Этими словами Троцкий заканчивает одну из глав своего последнего труда «Октябрьская революция». Величайшая клевета на большевиков заключалась в утверждении, что они в 1917 году получали на свое дело деньги от немцев. Вся глава посвящена опровержению столь гадкой, нелепой, небывалой в истории клеветы. Написана она очень ловко, как многое из того, что пишет Троцкий. Эта глава — истинное совершенство диалектики, но диалектики, рассчитанной на дурака; или, если угодно, на человека, у которого нет ни времени, ни желания вдуматься в то, что он читает.
В СССР исторические труды Троцкого, должно быть, не допускаются. Их там читают только сановники, а для сановников писать не стоит: зачем, например, Троцкий будет уверять Сталина, что большевики добывали деньги лишь честными и благородными способами, — старый экспроприатор и сам это знает. Автор «Октябрьской революции», конечно, работает теперь в первую очередь для иностранцев, и в этом смысле работает превосходно: где уж американцам или англичанам разобраться в его доводах! Но в некоторой мере все же он работает и на историю — и тут расчет не вполне основателен. Историков, например, будет трудно убедить в том, что обвинения, возводившиеся в 1917 году на большевиков, были «величайшей клеветой в мировой истории».
Есть значительная доля преувеличения в словах «деньги — нерв войны». Не менее преувеличенной оказалась бы эта формула в применении к революции. Однако без денег никакой революции действительно не сделаешь. Нет поэтому греха в том, чтобы уделить первый очерк вопросу, ныне весьма академическому: откуда брали деньги большевики? Временное правительство было убеждено, что их снабжают деньгами немцы.

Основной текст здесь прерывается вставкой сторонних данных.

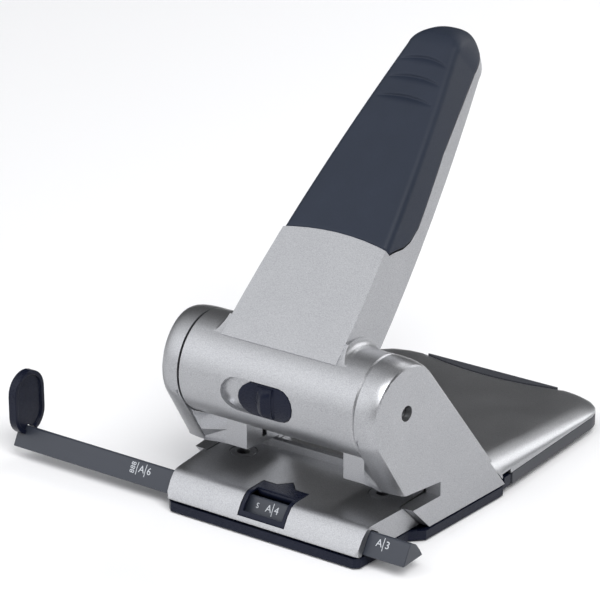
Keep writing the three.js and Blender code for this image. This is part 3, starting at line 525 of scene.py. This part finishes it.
ink = Finish("white_print_ink", Metallic=0.0, Specular_IOR_Level=0.4)
ink_speck = ink.noise(4000.0, 2.0)
ink.feed(
    Base_Color=ink.blend(ink_speck, (0.40, 0.42, 0.45, 1.0), (0.52, 0.54, 0.57, 1.0)),
    Roughness=ink_speck * 0.2 + 0.45,
)
# The slope's foot, its bend and its top: place across the bar, height, way up the flats, and the
# direction out of them.
slope_y = [bar_low[1] + back for back in (0.0018, 0.0035, 0.0056)]
slope_z = [bar_low[2] + up for up in (0.0032, 0.0065, 0.0095)]
slope_up = [0.0, 0.003712, 0.007374]
slope_out_y = [-0.873, -0.873, -0.819]
slope_out_z = [0.488, 0.488, 0.573]
ink_layer = 0.00004
mark_tall = 0.0050
line_tall = 0.0062
line_wide = 0.00035


def on_slope(mesh, across, up, turn):
    """Lays a flat mesh on the bar's two front flats: turned in its plane, then its x runs along the
    bar and its y up the flats, whose bend it follows, and it stands out by a layer of ink."""
    mesh.transform(Matrix.Translation((across, up, 0)) @ Matrix.Rotation(turn, 4, "Z"))
    flat = bmesh.new()
    flat.from_mesh(mesh)
    everything = flat.verts[:] + flat.edges[:] + flat.faces[:]
    bmesh.ops.bisect_plane(flat, geom=everything, plane_co=(0, slope_up[1], 0), plane_no=(0, 1, 0))
    flat.to_mesh(mesh)
    flat.free()
    spots = np.empty(len(mesh.vertices) * 3)
    mesh.vertices.foreach_get("co", spots)
    x, height, out = spots.reshape(-1, 3).T
    out = out + ink_layer * 1.5
    y = np.interp(height, slope_up, slope_y) + out * np.interp(height, slope_up, slope_out_y)
    z = np.interp(height, slope_up, slope_z) + out * np.interp(height, slope_up, slope_out_z)
    mesh.vertices.foreach_set("co", np.stack([x, y, z], 1).ravel())
    mesh.update()


def lay_ink(name, mesh, across, up, turn=0.0):
    """Makes a flat mesh one printed piece of the bar."""
    on_slope(mesh, across, up, turn)
    mesh.name = name
    dress(placed(name, mesh), ink, "guide")


def print_mark(name, word, across, up, turn=0.0, tall=mark_tall):
    """One word of the print, as an extruded outline laid on the slope."""
    letters = bpy.data.curves.new(name, "FONT")
    letters.body = word
    letters.size = tall
    letters.align_x = "CENTER"
    letters.align_y = "CENTER"
    letters.extrude = ink_layer
    letters.resolution_u = 3
    drawn = placed(f"{name}_outline", letters)
    mesh = bpy.data.meshes.new_from_object(drawn.evaluated_get(bpy.context.evaluated_depsgraph_get()))
    bpy.data.objects.remove(drawn)
    lay_ink(name, mesh, across, up, turn)


def print_line(name, across, up):
    """A divider line: a thin box of ink."""
    half = np.array([line_wide / 2, line_tall / 2, ink_layer])
    corners = [half * (x, y, z) for z in (-1, 1) for y in (-1, 1) for x in (-1, 1)]
    faces = [(0, 2, 3, 1), (4, 5, 7, 6), (0, 1, 5, 4), (2, 6, 7, 3), (0, 4, 6, 2), (1, 3, 7, 5)]
    mesh = bpy.data.meshes.new(name)
    mesh.from_pydata(corners, [], faces)
    lay_ink(name, mesh, across, up)


middle_up = slope_up[2] * 0.5
upright = math.radians(90.0)
letter_gap = 0.0022              # from a divider line to the middle of the letter on each side
print_mark("mark_888", "888", -0.0798, middle_up, upright, tall=0.0038)
print_line("line_888", -0.0775, middle_up)
for label, place in (("6", -0.0725), ("4", 0.0020), ("3", 0.0635)):
    print_mark(f"mark_a{label}_letter", "A", place - letter_gap, middle_up)
    print_line(f"line_a{label}", place, middle_up)
    print_mark(f"mark_a{label}_number", label, place + letter_gap, middle_up)
print_mark("mark_s", "S", -0.0065, middle_up, tall=0.0036)

# ---------- chip flap ----------
# A matt grey moulded plastic door under the deck. It turns on a steel rod at one edge, and lets the
# paper chips out.

flap = Finish("matt_flap_plastic", Metallic=0.0, Specular_IOR_Level=0.4)
flap_cloud = flap.noise(50.0, 3.0)
flap_grain = flap.noise(2600.0, 2.0)
flap.feed(
    Base_Color=flap.blend(flap_cloud, (0.032, 0.034, 0.042, 1.0), (0.046, 0.049, 0.058, 1.0)),
    Roughness=flap_grain * 0.15 + 0.42,
    Normal=flap.bump(flap_grain, 0.00003, 0.5),
)
dress(softened("chip_flap", 0.0005, 2), flap, "flap")

# ---------- steel parts ----------
# Axle, cams, punches, pins, hinge rod and detent spring are turned or drawn steel, left bright; the
# axle is coloured near black, painted shade for the dark hole its end sits in. The die bushes are
# pressed into the table and painted over with it. The coil springs stand on the base.

steel = Finish("bright_turned_steel", Metallic=1.0)
steel_lines = steel.noise(3000.0, 2.0, 0.6, (0.15, 1.0, 1.0))
steel_cloud = steel.noise(120.0, 3.0)
steel.feed(
    Base_Color=steel.blend(steel_cloud, (0.50, 0.50, 0.51, 1.0), (0.64, 0.64, 0.65, 1.0)),
    Roughness=steel_lines * 0.14 + 0.18,
    Normal=steel.bump(steel_lines, 0.00001, 0.4),
)

# Painted shade: the axle's steel is coloured near black for the shade in the hole at its end.
shade_dark_axle_steel = Finish("painted_shade_axle_steel", Metallic=0.9)
axle_shade_mottle = shade_dark_axle_steel.noise(260.0, 3.0)
shade_dark_axle_steel.feed(
    Base_Color=shade_dark_axle_steel.blend(axle_shade_mottle, (0.035, 0.035, 0.038, 1.0), (0.085, 0.085, 0.088, 1.0)),
    Roughness=axle_shade_mottle * 0.2 + 0.25,
)
dress(softened("axle", 0.0003, 2), shade_dark_axle_steel, "base")
for part in ("right_die", "left_die"):
    dress(softened(part, 0.0003, 2), silver, "base")
dress(softened("bar_detent_spring", 0.0), steel, "base")
dress(softened("flap_hinge_rod", 0.0003, 2), steel, "base")
for part in ("right_drive_cam", "left_drive_cam"):
    dress(softened(part, 0.0003, 2), steel, "lever")
for side in ("right", "left"):
    for part in ("punch", "punch_pin"):
        dress(softened(f"{side}_{part}", 0.0003, 2), steel, f"{side}_punch_body")
    spring = dress(softened(f"{side}_return_spring", 0.0), steel, "base")
    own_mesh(spring)

# ---------- screws ----------
# Zinc-plated steel screws, driven from below: four into the side plates, two through the tray and
# two through the arm into the grip pad.

zinc = Finish("plated_screw_steel", Metallic=1.0)
zinc_cloud = zinc.noise(400.0, 3.0)
zinc.feed(
    Base_Color=zinc.blend(zinc_cloud, (0.52, 0.53, 0.52, 1.0), (0.66, 0.67, 0.66, 1.0)),
    Roughness=zinc_cloud * 0.15 + 0.25,
    Normal=zinc.bump(zinc_cloud, 0.00002, 0.3),
)
for number in range(1, 5):
    dress(softened(f"cheek_screw_{number}", 0.0002, 2), zinc, "base")
for number in range(1, 3):
    dress(softened(f"tray_screw_{number}", 0.0002, 2), zinc, "base")
    dress(softened(f"grip_screw_{number}", 0.0002, 2), zinc, "lever")

# ---------- rubber mat ----------
# A moulded rubber sheet glued under the tray, with fine ribs that keep it from sliding.

mat = Finish("ribbed_foot_rubber", Metallic=0.0, Specular_IOR_Level=0.3)
mat_cloud = mat.noise(70.0, 3.0)
mat_ribs = mat.node("ShaderNodeTexWave", {"bands_direction": "X"}, pick=1, Vector=mat.place, Scale=95.0)
mat.feed(
    Base_Color=mat.blend(mat_cloud, (0.075, 0.077, 0.080, 1.0), (0.105, 0.107, 0.110, 1.0)),
    Roughness=mat_cloud * 0.12 + 0.78,
    Normal=mat.bump(mat_ribs, 0.0004, 0.8),
)
dress(softened("rubber_mat", 0.0004, 2), mat, "base")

И пыталось — надо сказать, довольно беспомощно — это «доказать». Доказательства в делах подобного рода появляются вообще редко, а когда появляются, то обычно очень запаздывают: лет так на пятьдесят или на сто.

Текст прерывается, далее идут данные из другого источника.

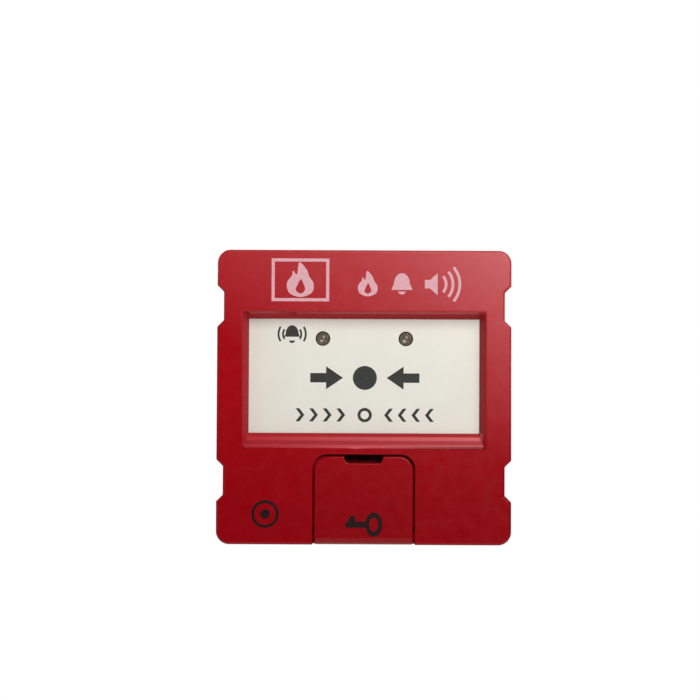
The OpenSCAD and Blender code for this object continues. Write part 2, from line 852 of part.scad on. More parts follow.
mounting_base();
terminal_block();
contact_strips();
terminal_screws();
sealing_gasket();
rear_cover();
cover_screws();
contact_blades();
circuit_board();
board_screws();
control_chip();
capacitor();
resistors();
microswitch_body();
switch_plunger();
switch_lever();
inner_chassis();
chassis_screws();
alarm_led();
status_led();
led_spacers();
led_leads();
press_plate();
return_spring_left();
return_spring_right();
latch_spring();
latch_screw();
key_barrel();
reset_cam();
cam_screw();
front_casing();
locking_screw();
flap_hinge_pin();
reset_flap();
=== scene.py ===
"""Looks of the manual call point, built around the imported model. Metres, X right, Z up, front to -Y."""

import json
from math import asin, cos, pi, radians, sin

import bmesh
import bpy
from mathutils import Matrix, Vector


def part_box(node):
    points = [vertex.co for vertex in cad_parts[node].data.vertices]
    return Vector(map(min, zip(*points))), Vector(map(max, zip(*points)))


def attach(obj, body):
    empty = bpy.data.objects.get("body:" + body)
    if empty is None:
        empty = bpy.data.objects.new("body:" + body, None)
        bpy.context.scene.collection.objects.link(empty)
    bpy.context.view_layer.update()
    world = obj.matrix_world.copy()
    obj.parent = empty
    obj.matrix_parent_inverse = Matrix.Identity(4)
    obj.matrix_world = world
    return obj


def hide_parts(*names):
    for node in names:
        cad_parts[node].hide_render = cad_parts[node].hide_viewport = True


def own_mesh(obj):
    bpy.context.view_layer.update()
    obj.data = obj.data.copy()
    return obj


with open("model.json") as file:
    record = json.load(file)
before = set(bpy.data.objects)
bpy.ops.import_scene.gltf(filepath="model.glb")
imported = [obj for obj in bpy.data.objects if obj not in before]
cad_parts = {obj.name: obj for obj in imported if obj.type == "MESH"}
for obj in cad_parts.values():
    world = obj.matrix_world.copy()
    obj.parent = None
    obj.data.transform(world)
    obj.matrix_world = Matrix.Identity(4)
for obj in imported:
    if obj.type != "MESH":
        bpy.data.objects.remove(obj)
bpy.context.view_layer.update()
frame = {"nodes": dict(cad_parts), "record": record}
MM = 0.001

casing_low, casing_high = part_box("front_casing")
FRONT_Y = casing_low.y
PLATE_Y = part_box("press_plate")[0].y
HALF = casing_high.x
BODY_OF = {node: body for body, nodes in frame["record"]["behaviour"]["bodies"].items() for node in nodes}
SLOT_OF = {row["node"]: row["material_slot"] for row in frame["record"]["subparts"]}


# ---------------------------------------------------------------- materials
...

Следы, по которым пошло Временное правительство, достаточно известны: показания прапорщика Ермоленко и показания купца Бурштейна (торговые операции Ганецкого и Козловского). Троцкий искусно доказывает, что оба эти следа ничего не стоили. Впрочем, он тут лишь повторяет старые доводы других большевистских «историков», но очень ловко подбрасывает в кучу посторонний материал: разве не обвиняли в государственной измене Милюкова, Гучкова, Керенского? Разве не обвиняли в получении иностранных денег якобинцев? Ведь это совершенно одно и то же. Троцкий даже горестно спрашивает: «Почему же все-таки так скудна и однообразна самая политическая клевета?» После горестного вопроса остается, правда, не совсем понятным, отчего именно клевета на большевиков оказывается «величайшей клеветой в мировой истории». Но ведь надо принять во внимание обстановку и характер обвиняемых — это «революционные вожди миллионов, ведшие свою партию к власти»: к гнусной клевете присоединяется еще и оскорбление величества. И главное, надо принять во внимание литературный темперамент Троцкого: он без педали не играет и без превосходных степеней не пишет. «Величайшая клевета в мировой истории» — это ведь еще «можно без преувеличения сказать...» Что было бы, если б этот человек говорил с преувеличением!